To be done: Only the lines starting at the one with "zip(*points))), Vector(map(max, zip(*points)))" and ending at the one with "of the ring's" should be copied, exactly and with both ends kept.

=====

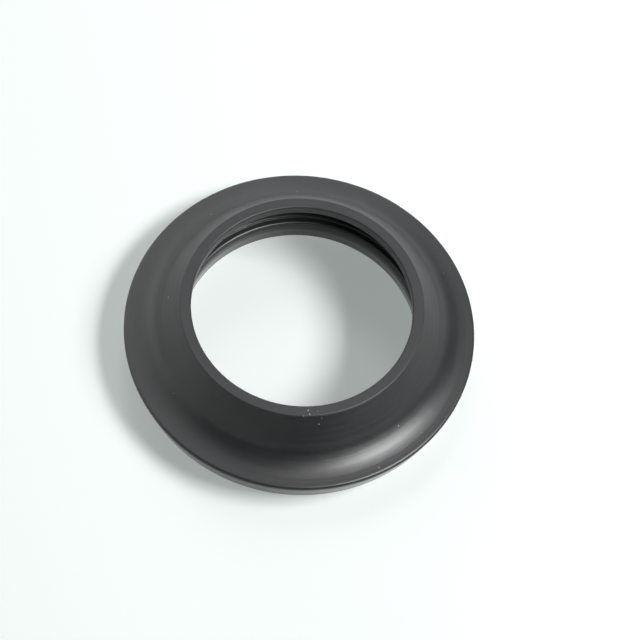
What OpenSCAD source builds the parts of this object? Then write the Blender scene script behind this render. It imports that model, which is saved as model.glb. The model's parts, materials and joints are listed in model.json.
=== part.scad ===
// Fork dust cap: one moulded rubber ring that slides on a fork tube and covers the top of the fork leg.
// The foot stands on Z = 0, the axis of the fork tube is Z, and the wiping lip is at the top.
// The whole ring is one section turned about Z. Lengths are millimetres, angles are degrees.

/* [Overall] */
// Diameter of the flange, the widest circle of the cap
flange_d = 58; // [52:1:66]
// Height from the foot to the top face of the lip
cap_h = 12.9; // [11.5:0.1:16.5]

/* [Wiping lip] */
// Diameter of the fork tube that the lip wipes, and of the bore through the lip
tube_d = 36; // [32:0.5:40]
// Width of the flat ring on top of the lip, from the bore to its outer edge
lip_w = 1.7; // [1.2:0.1:2.4]
// Thickness of the lip at the bore, from its top face to its underside
lip_t = 1.8; // [1.2:0.1:2.6]
// Rounding where the top face turns into the bore
lip_bore_r = 0.35; // [0.1:0.05:0.6]
// Rounding of the outer edge of the top face
lip_edge_r = 0.25; // [0.1:0.05:0.6]

/* [Flare] */
// Width of the flange's upper face, from the flange's edge in to the root of the flare
rim_w = 3.85; // [2.5:0.05:5]
// Slope of the flange's upper face, which falls towards the edge
rim_slope = 9; // [0:1:15]
// Radius of the hollow sweep between the steep neck and the flange
flare_r = 7; // [2:0.5:10]
// Thickness of the neck's wall behind the lip
neck_wall = 2; // [1.4:0.1:2.6]

/* [Flange edge and skirt] */
// Height of the skirt, from the foot up to the flange's edge
skirt_h = 4.5; // [3.8:0.1:5.2]
// How much the skirt tapers in from the flange's edge down to the foot, on the radius
skirt_taper = 1; // [0.5:0.05:2]
// Height of the flange's straight edge above the skirt
rim_t = 0.55; // [0.4:0.05:1.1]
// Rounding of the upper corner of the flange's edge
rim_top_r = 0.3; // [0.1:0.05:0.5]

/* [Inner lip and foot] */
// Gap between the fork tube and the tip of the inner lip
inner_lip_gap = 2.45; // [2:0.05:3]
// Height of the inner lip's tip above the foot, at the middle of the tip
inner_lip_z = 5.4; // [5.2:0.05:6.2]
// Thickness of the inner lip at its tip
inner_lip_t = 0.4; // [0.3:0.05:0.7]
// How much the inner lip's upper face rises from its tip to the hollow behind the wiping lip
inner_lip_rise = 0.45; // [0.2:0.05:1]
// Gap between the fork tube and the inner edge of the shelf below the inner lip
shelf_gap = 1.6; // [1.3:0.05:2]
// Height of the shelf above the foot
shelf_z = 4.8; // [4.5:0.05:4.9]
// Gap between the fork tube and the waist, the narrowest part of the inner wall
waist_gap = 1.45; // [1:0.05:1.8]
// Height of the top of the waist above the foot
waist_z = 3.9; // [3.5:0.05:4.2]
// Height of the lower end of the waist above the foot, where the inner wall starts to lean out
waist_low_z = 3; // [1.5:0.1:3.3]
// Gap between the fork tube and the inner edge of the foot
foot_gap = 1.9; // [1.8:0.05:2.4]
// Depth of the fine groove between the inner lip and the shelf, behind the lip's tip
groove_depth = 0.5; // [0.3:0.05:1]

/* [Hidden] */

bore_r = tube_d / 2;
flange_r = flange_d / 2;
lip_r = bore_r + lip_w;
inner_lip_r = bore_r + inner_lip_gap;
shelf_r = bore_r + shelf_gap;
waist_r = bore_r + waist_gap;
foot_r = bore_r + foot_gap;

// Root of the flare: where the neck's slope and the flange's upper face would meet without the sweep
root_r = flange_r - rim_w;
root_z = skirt_h + rim_t + rim_w * tan(rim_slope);

// Slope of the neck, from the root of the flare up to the outer edge of the lip
neck_angle = atan2(cap_h - root_z, root_r - lip_r);

// Heights inside: the lip thickens to its root, and the hollow behind it ends on the inner lip
lip_root_drop = 0.5;
hollow_top_z = cap_h - lip_t - lip_root_drop;
inner_lip_top_z = inner_lip_z + inner_lip_t / 2;
inner_lip_low_z = inner_lip_z - inner_lip_t / 2;
hollow_low_z = inner_lip_top_z + inner_lip_rise;
groove_z = (inner_lip_low_z + shelf_z) / 2;

// Small mould roundings inside
lip_under_r = 0.2;
hollow_fillet = 0.6;
tip_r = 0.18;
groove_fillet = 0.15;
shelf_edge_r = 0.35;
waist_round_r = 0.6;
foot_edge_r = 0.15;
skirt_top_r = 0.2;

// Largest turn, in degrees, between two points of a rounded corner
arc_step = 4;

// Radius of the hollow's wall at height z: the outside of the neck, less the wall's thickness
function hollow_r(z) = lip_r + (cap_h - z) / tan(neck_angle) - neck_wall / sin(neck_angle);

// The section's corners, each [radius, height, rounding], from the foot's outer edge round to its inner edge
section = [
    [flange_r - skirt_taper, 0, foot_edge_r],
    [flange_r, skirt_h, skirt_top_r],
    [flange_r, skirt_h + rim_t, rim_top_r],
    [root_r, root_z, flare_r],
    [lip_r, cap_h, lip_edge_r],
    [bore_r, cap_h, lip_bore_r],
    [bore_r, cap_h - lip_t, lip_under_r],
    [hollow_r(hollow_top_z), hollow_top_z, hollow_fillet],
    [hollow_r(hollow_low_z), hollow_low_z, hollow_fillet],
    [inner_lip_r, inner_lip_top_z, tip_r],
    [inner_lip_r, inner_lip_low_z, tip_r],
    [inner_lip_r + groove_depth, groove_z, groove_fillet],
    [shelf_r, shelf_z, shelf_edge_r],
    [waist_r, waist_z, waist_round_r],
    [waist_r, waist_low_z, waist_round_r],
    [foot_r, 0, foot_edge_r],
];

// A corner's place without its rounding
function place(corner) = [corner[0], corner[1]];

// Direction from one corner to another
function heading(from, to) = (place(to) - place(from)) / norm(place(to) - place(from));

// Half of the angle between the two sides that meet at corner b
function half_angle(a, b, c) = acos(max(-1, min(1, heading(b, a) * heading(b, c)))) / 2;

// Length that a corner's rounding takes from each of its sides
function side_use(a, b, c) = b[2] / tan(half_angle(a, b, c));

// Points of the arc that rounds corner b and takes the length use from each side
function corner_arc(a, b, c, use) =
    let (
        half = half_angle(a, b, c),
        r = use * tan(half),
        inward = (heading(b, a) + heading(b, c)) / norm(heading(b, a) + heading(b, c)),
        centre = place(b) + inward * r / sin(half),
        first = place(b) + heading(b, a) * use - centre,
        last = place(b) + heading(b, c) * use - centre,
        start = atan2(first[1], first[0]),
        turn = atan2(first[0] * last[1] - first[1] * last[0], first * last),
        steps = max(2, ceil(abs(turn) / arc_step))
    )
    [for (i = [0:steps]) centre + r * [cos(start + turn * i / steps), sin(start + turn * i / steps)]];

// An outline with its corners rounded. Two roundings on one side share it when it is too short for both.
function rounded(corners) =
    let (
        n = len(corners),
        wanted = [for (i = [0:n - 1]) side_use(corners[(i + n - 1) % n], corners[i], corners[(i + 1) % n])],
        share = [
            for (i = [0:n - 1])
                let (j = (i + 1) % n, side = norm(place(corners[j]) - place(corners[i])))
                min(1, 0.98 * side / (wanted[i] + wanted[j]))
        ]
    )
    [
        for (i = [0:n - 1])
            let (use = wanted[i] * min(share[i], share[(i + n - 1) % n]))
            each corner_arc(corners[(i + n - 1) % n], corners[i], corners[(i + 1) % n], use)
    ];

// The rubber ring
module dust_cap() {
    color("#2a2b2d")
        rotate_extrude($fn = 180)
            polygon(rounded(section));
}

dust_cap();
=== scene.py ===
"""A moulded rubber fork dust cap on a pale milky table, laid out as a Blender add-on.

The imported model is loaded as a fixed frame. One operator makes the rubber ring, which stands for the
plain solid in the frame, and one makes the stage: table, lamps, world and camera.
"""

import json
import math

import bpy
import numpy as np
from bpy.props import FloatProperty, FloatVectorProperty, IntProperty, PointerProperty
from mathutils import Matrix, Vector


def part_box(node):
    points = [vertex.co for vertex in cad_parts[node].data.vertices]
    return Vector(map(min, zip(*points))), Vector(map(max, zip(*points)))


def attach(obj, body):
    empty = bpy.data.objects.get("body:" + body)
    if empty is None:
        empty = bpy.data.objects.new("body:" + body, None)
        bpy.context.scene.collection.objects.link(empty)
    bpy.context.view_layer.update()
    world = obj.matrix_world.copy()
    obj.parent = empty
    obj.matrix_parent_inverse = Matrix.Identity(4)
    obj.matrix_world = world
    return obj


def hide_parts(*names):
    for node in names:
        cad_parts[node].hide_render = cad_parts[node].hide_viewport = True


bl_info = {
    "name": "Fork Dust Cap",
    "version": (1, 0, 0),
    "blender": (4, 5, 0),
    "location": "View3D > Sidebar > Dust Cap",
    "description": "Makes a moulded rubber fork dust cap and a plain studio stage for it",
    "category": "Add Mesh",
}

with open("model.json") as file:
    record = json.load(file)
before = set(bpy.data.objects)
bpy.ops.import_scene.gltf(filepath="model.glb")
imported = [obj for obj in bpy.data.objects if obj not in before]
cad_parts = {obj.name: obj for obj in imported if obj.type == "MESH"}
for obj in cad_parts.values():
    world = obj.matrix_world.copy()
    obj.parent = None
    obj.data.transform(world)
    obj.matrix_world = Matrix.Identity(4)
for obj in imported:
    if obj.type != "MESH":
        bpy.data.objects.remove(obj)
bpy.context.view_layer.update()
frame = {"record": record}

MM = 0.001
NODE = "dust_cap"
RING = "dust_cap_ring"

# Sizes that the frame gives: the ring's box and the bore that the lip wipes
LOW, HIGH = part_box(NODE)
BORE = next(mount for mount in frame["record"]["mounts"] if mount["name"] == "tube_bore")


def length(name, default_mm, description):
    """A size in millimetres as a property that Blender shows as a distance."""
    return FloatProperty(
        name=name, description=description, default=default_mm * MM, min=0.0, unit="LENGTH", precision=5
    )


class CapSizes(bpy.types.PropertyGroup):
    """Sizes of the ring's section, from the wiping lip down to the foot."""

    flange_d: length("Flange diameter", (HIGH.x - LOW.x) / MM, "Widest circle of the ring")
    cap_h: length("Height", (HIGH.z - LOW.z) / MM, "From the foot to the top face of the lip")
    tube_d: length("Tube diameter", 2 * BORE["dims"]["r_mm"], "Fork tube that the lip wipes")
    lip_w: length("Lip width", 1.7, "Flat ring on top of the lip")
    lip_t: length("Lip thickness", 1.8, "From the lip's top face to its underside, at the bore")
    lip_bore_r: length("Lip inner rounding", 0.35, "Rounding between the top face and the bore")
    lip_edge_r: length("Lip outer rounding", 0.25, "Rounding of the top face's outer edge")
    rim_w: length("Flange width", 3.85, "From the flange's edge in to the root of the flare")
    rim_slope: FloatProperty(
        name="Flange slope",
        description="Fall of the flange's upper face towards its edge",
        default=math.radians(9),
        subtype="ANGLE",
    )
    flare_r: length("Flare radius", 7.0, "Hollow sweep between the neck and the flange")
    neck_wall: length("Neck wall", 2.0, "Thickness of the neck behind the lip")
    skirt_h: length("Skirt height", 4.5, "From the foot up to the flange's edge")
    skirt_taper: length("Skirt taper", 1.0, "How far the skirt tapers in from the flange to the foot")
    rim_t: length("Flange edge height", 0.55, "Straight edge of the flange above the skirt")
    rim_top_r: length("Flange upper rounding", 0.5, "Upper corner of the flange's edge")
    inner_lip_gap: length("Inner lip gap", 2.45, "From the fork tube to the tip of the inner lip")
    inner_lip_z: length("Inner lip height", 5.4, "Middle of the inner lip's tip above the foot")
    inner_lip_t: length("Inner lip thickness", 0.4, "Thickness of the inner lip at its tip")
    inner_lip_rise: length("Inner lip rise", 0.45, "Rise from the tip to the hollow behind the lip")
    shelf_gap: length("Shelf gap", 1.6, "From the fork tube to the shelf below the inner lip")
    shelf_z: length("Shelf height", 4.8, "Height of the shelf above the foot")
    waist_gap: length("Waist gap", 1.45, "From the fork tube to the narrowest part of the inner wall")
    waist_z: length("Waist top", 3.9, "Top of the waist above the foot")
    waist_low_z: length("Waist lower end", 3.0, "Height from which the inner wall leans out")
    foot_gap: length("Foot gap", 1.9, "From the fork tube to the foot's inner edge")
    groove_depth: length("Groove depth", 0.5, "Groove between the inner lip and the shelf")
    lip_root_drop: length("Lip root drop", 0.5, "How much the lip thickens from the bore to its root")
    points_across: IntProperty(
        name="Points of the section",
        description="Points that divide the section's outline",
        default=316,
        min=60,
    )
    points_round: IntProperty(
        name="Points round the axis",
        description="Points on each circle of the ring",
        default=300,
        min=60,
    )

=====

Solution for this task:
    return Vector(map(min, zip(*points))), Vector(map(max, zip(*points)))


def attach(obj, body):
    empty = bpy.data.objects.get("body:" + body)
    if empty is None:
        empty = bpy.data.objects.new("body:" + body, None)
        bpy.context.scene.collection.objects.link(empty)
    bpy.context.view_layer.update()
    world = obj.matrix_world.copy()
    obj.parent = empty
    obj.matrix_parent_inverse = Matrix.Identity(4)
    obj.matrix_world = world
    return obj


def hide_parts(*names):
    for node in names:
        cad_parts[node].hide_render = cad_parts[node].hide_viewport = True


bl_info = {
    "name": "Fork Dust Cap",
    "version": (1, 0, 0),
    "blender": (4, 5, 0),
    "location": "View3D > Sidebar > Dust Cap",
    "description": "Makes a moulded rubber fork dust cap and a plain studio stage for it",
    "category": "Add Mesh",
}

with open("model.json") as file:
    record = json.load(file)
before = set(bpy.data.objects)
bpy.ops.import_scene.gltf(filepath="model.glb")
imported = [obj for obj in bpy.data.objects if obj not in before]
cad_parts = {obj.name: obj for obj in imported if obj.type == "MESH"}
for obj in cad_parts.values():
    world = obj.matrix_world.copy()
    obj.parent = None
    obj.data.transform(world)
    obj.matrix_world = Matrix.Identity(4)
for obj in imported:
    if obj.type != "MESH":
        bpy.data.objects.remove(obj)
bpy.context.view_layer.update()
frame = {"record": record}

MM = 0.001
NODE = "dust_cap"
RING = "dust_cap_ring"

# Sizes that the frame gives: the ring's box and the bore that the lip wipes
LOW, HIGH = part_box(NODE)
BORE = next(mount for mount in frame["record"]["mounts"] if mount["name"] == "tube_bore")


def length(name, default_mm, description):
    """A size in millimetres as a property that Blender shows as a distance."""
    return FloatProperty(
        name=name, description=description, default=default_mm * MM, min=0.0, unit="LENGTH", precision=5
    )


class CapSizes(bpy.types.PropertyGroup):
    """Sizes of the ring's section, from the wiping lip down to the foot."""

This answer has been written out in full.